Please dont take offense to this. I have questions....
You are a conductor, correct? You are the guys who moves his arms and hands around while the band plays? I was just talking about this to a group of people and we were all asking....what are you doing? Why are you there? Then we asked each other....without said conductor, can the band play?
So when you had to get off the chair and the band couldnt see you......was the show over? Was the band still able to perform when they couldnt see you?
Im not downplaying what you do or the purpose of a conductor, I just cant figure it out. Ive never been in a choir, band so I just dont know. Educate me.

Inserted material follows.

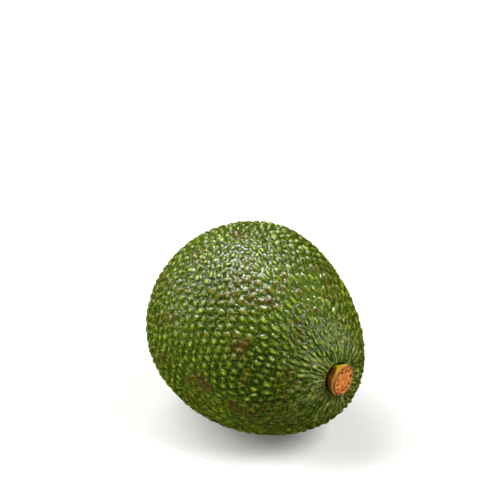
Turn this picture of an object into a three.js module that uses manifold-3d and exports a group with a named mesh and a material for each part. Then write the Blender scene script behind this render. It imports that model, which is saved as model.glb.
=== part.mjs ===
// A whole avocado as picked, lying on its side.
// Millimetres, +Z up. The long axis lies over X with the stem end towards +X,
// and the fruit rests at z = 0 on a small flat spot under its weight.

import * as THREE from "three";
import { ConvexHull } from "three/addons/math/ConvexHull.js";
import { mergeVertices } from "three/addons/utils/BufferGeometryUtils.js";
import Module from "manifold-3d";

// Form of the fruit: an egg drawn from a unit direction (see formPoint).
const HALF_LENGTH = 38.9;
const GIRTH_RADIUS = 33.3;
const TAPER = 0.155;
const END_FULLNESS = 0.068;

// Slow swells that keep the egg from being perfect: their height, how fast each runs along
// two axes, and where it starts.
const SWELL_HEIGHT = 0.2;
const BROAD_SWELL = { alongX: 4.1, alongY: 3.3, start: 1.2 };
const NARROW_SWELL = { alongZ: 5.2, alongY: -4.4, start: 0.4 };

// How it lies: the narrow stem end dips, which puts the weight over the flat spot.
const DIP_ANGLE = 12.4;
const FLAT_SPOT_DEPTH = 0.8;
const PRESSED_RADIUS = 8;
const PRESSED_FLAT = 0.85;
const LARGEST_TILT = 30;
const TILT_STEP = 0.5;

// Stem: where it leaves the form, seen from the centre, and where it points when the fruit lies.
const STEM_OFF_AXIS = 14.8;
const STEM_ROUND_AXIS = 76;
const STEM_SIDEWAYS = 10.4;
const STEM_UPWARDS = 1.8;
const DIMPLE_DEPTH = 1.2;
const DIMPLE_RADIUS = 8;

// Scar at the blossom end.
const SCAR_DEPTH = 0.9;
const SCAR_RADIUS = 3.2;

// Pebbled skin: domes with valleys between them, drawn out into ridges towards the stem.
const PEBBLE_COUNT = 1700;
const PEBBLE_HEIGHT = 0.85;
const PEBBLE_HEIGHT_SPREAD = 0.35;
const PEBBLE_JITTER = 0.28;
const RIDGE_CROWDING = 0.95;
const RIDGE_REACH = 0.62;

// Stem button, along its own axis from the skin's undimpled surface.
const BUTTON_RADIUS = 5.4;
const BUTTON_TOP = 2.2;
const BUTTON_BOTTOM = -3;
const BUTTON_SEGMENTS = 40;
const SOCKET_GAP = 0.3;

// Side of the button: share of its radius and height, from just above the root to its widest line.
const SIDE_ROOT = [0.55, BUTTON_BOTTOM + 0.2];
const SIDE_OUTLINE = [
  [0.8, -1.9],
  [0.9, -0.9],
  [0.96, 0.2],
  [1, 1.1],
];

// Rim of the button: share of its radius and depth below its top, from its widest line inwards.
const RIM_OUTLINE = [
  [0.985, 0.55],
  [0.93, 0.12],
  [0.86, 0],
  [0.77, 0.06],
];

// Lobes of the button's outline, as shares of its radius, and where they fade out on its side.
const TWO_LOBES = 0.035;
const THREE_LOBES = 0.02;
const LOBE_WAIST = 0.03;
const LOBES_FROM = -0.9;
const LOBES_FULL = 0.6;

// Cut face: a ring of pits, and a raised ring round the sunken pith.
const PIT_COUNT = 10;
const PIT_RING_RADIUS = 3.45;
const PIT_RING_WIDTH = 0.45;
const PIT_DEPTH = 0.4;
const PIT_SWAY = 0.8;
const PITH_RING_RADIUS = 1.3;
const PITH_RING_WIDTH = 0.4;
const PITH_RING_HEIGHT = 0.18;
const FACE_SINK = 0.08;
const PITH_SINK = 0.25;

const GOLDEN_ANGLE = Math.PI * (3 - Math.sqrt(5));
const SEED = 20;

// Seeded random numbers from 0 to 1.
function randomSource(seed) {
  let state = seed;
  return () => {
    state = (state + 0x6d2b79f5) | 0;
    let mixed = Math.imul(state ^ (state >>> 15), 1 | state);
    mixed = (mixed + Math.imul(mixed ^ (mixed >>> 7), 61 | mixed)) ^ mixed;
    return ((mixed ^ (mixed >>> 14)) >>> 0) / 4294967296;
  };
}

const radians = THREE.MathUtils.degToRad;

// Direction from the fruit's centre to the stem, in the form's own axes, before it dips.
const stemDirection = new THREE.Vector3(
  Math.cos(radians(STEM_OFF_AXIS)),
  Math.sin(radians(STEM_OFF_AXIS)) * Math.cos(radians(STEM_ROUND_AXIS)),
  Math.sin(radians(STEM_OFF_AXIS)) * Math.sin(radians(STEM_ROUND_AXIS)),
);

// Direction the stem points in once the fruit lies dipped.
const stemAxis = new THREE.Vector3(
  Math.cos(radians(STEM_UPWARDS)) * Math.cos(radians(STEM_SIDEWAYS)),
  Math.cos(radians(STEM_UPWARDS)) * Math.sin(radians(STEM_SIDEWAYS)),
  Math.sin(radians(STEM_UPWARDS)),
);

const scarDirection = new THREE.Vector3(-1, 0, 0);
const dip = new THREE.Quaternion().setFromAxisAngle(new THREE.Vector3(0, 1, 0), radians(DIP_ANGLE));
const poleToStem = new THREE.Quaternion().setFromUnitVectors(new THREE.Vector3(0, 0, 1), stemDirection);

// Point of the smooth egg for a unit direction.
function formPoint(direction) {
  const along = direction.x;
  const radius = GIRTH_RADIUS * (1 - TAPER * along + END_FULLNESS * along * along);
  return new THREE.Vector3(HALF_LENGTH * along, radius * direction.y, radius * direction.z);
}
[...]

Keep tempo, cue, adjust dynamics/style, cutoff, show band when to breathe together. Next time you watch a conductor, watch very closely. Imagine an invisible ball floating in the air just in front of their sternum. That is called the ictus. It is where the beat happens. A good director hits the same spot in the air every time to give the band a consistent place to visually see where the beat is. No matter how fast/slow you go, the ictus stays constant. The director also shows the band WHICH beat they are on. In 4/4 time there are 4 beats per measure. In 3/4 there are 3 beats per measure and so on. Each time signature has a specific pattern which tells the band where in the measure they are. Think- Down, Right, left, up or in college we say Floor, door, window, ceiling. This is imortant so if anyone gets lost, they can find where beat 1 is the next measure and get back on.
By being at ground level instead of above the band, my ictus has to shift waaaay up near head level because my hands had to be high enough for them to see. This doesnt seem like a big deal to anyone watching, but it really rattles the kids when theyve seen it one way in rehearsal a hundred times and now in a performance, everything looks totally different (or they cant see you at all).